It’s not that I’m ever not a fan of Timothée Chalamet. He checks all the boxes for me personally and professionally – so talented, so pretty, so perfectly of the celebrity moment, so good for gossip. We are better for Timmy Chalamet and anybody who tells you any different does not understand this ecosystem. 

 

Anyway, as I was saying, my baseline for Timmy is always pretty high – but right now, it’s probably the highest it’s ever been, and I haven’t even seen A Complete Unknown.

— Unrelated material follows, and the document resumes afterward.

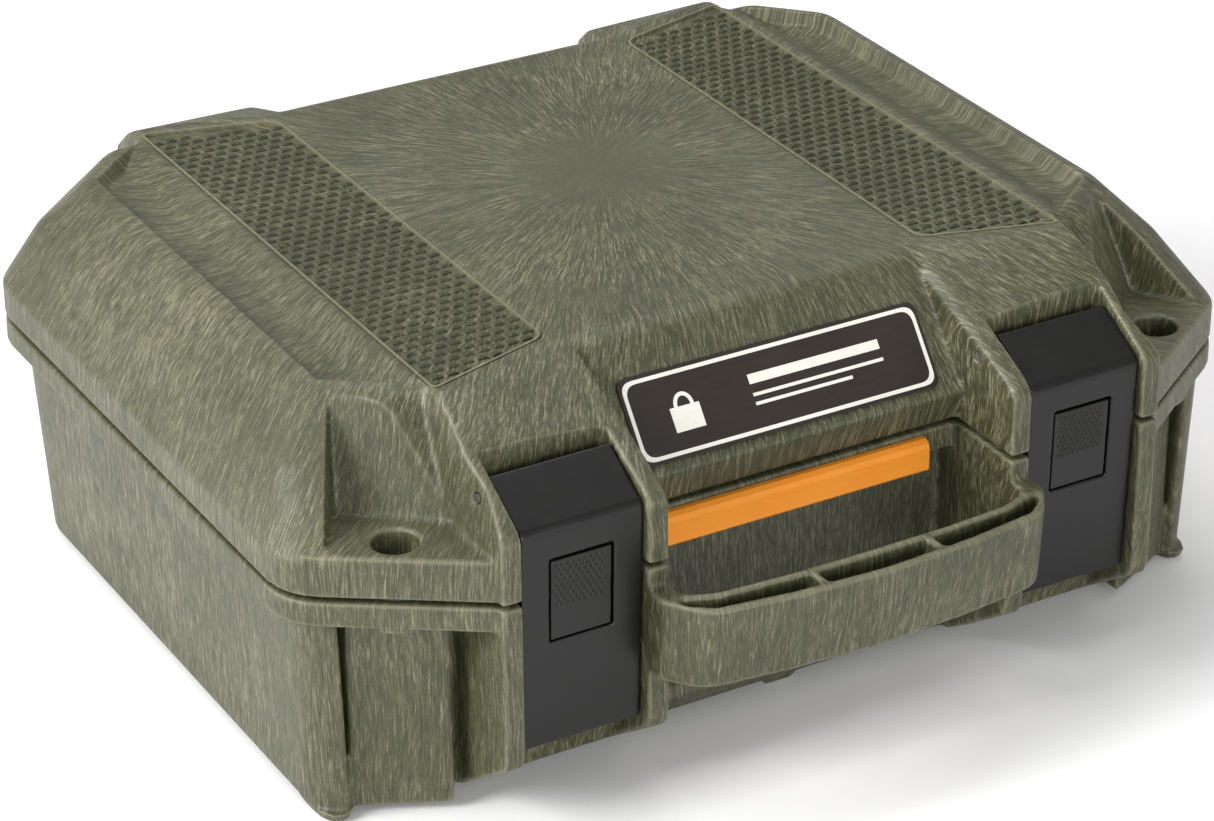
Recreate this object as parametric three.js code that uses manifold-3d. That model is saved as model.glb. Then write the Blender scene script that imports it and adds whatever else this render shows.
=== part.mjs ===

The lookalike contest is what did it, the fact that he showed up, breezing through that crowd in self-amusement, making the whole exercise cooler than it ever deserved to be. 

 

And now this, on Friday night, at the NYC premiere of the film, in which he plays Bob Dylan, turning the red carpet in December into Halloween, and actually recreating a look of Bob’s from 2013 at Sundance. Flip through the carousel. 

 

What makes it even funnier is that he doesn’t just dress the part – or person – but he’s also, still, performing, because he doesn’t smile, he doesn’t break that expression, remaining neutral-faced, or scowl-faced, depending on how you see it, the entire time. 

 

For me it’s thinking about how he must have had to source the wig, or the clip on bangs, and how much fun he and his team would have had putting it all together, getting all their laughs out at the hotel before he steeled himself for no grins, no knowing smirks, over the next few hours at the screening. And also the confidence in the internet that they would, in no time, figure out which Bob Dylan look he was taking out for a ride… 

On his Oscar campaign. 

 

Because that’s the other layer to this comedy. Timmy-Bob is very much in it for a nomination. He’s an industry darling taking on a musical icon. Academy voters are AWARE. The actors branch knows what a lift this would have been for him. But here he is, showing up to the premiere as a joke, which is the opposite of taking it too seriously, or maybe it’s taking it SO seriously that it’s bordering on caricature. Either way, as the youngest actor in the field, he’s not playing up to the age of the other contenders in the Best Actor race but staying firmly in his generational sensibility. And I’m not mad at it. Jacob Elordi could never.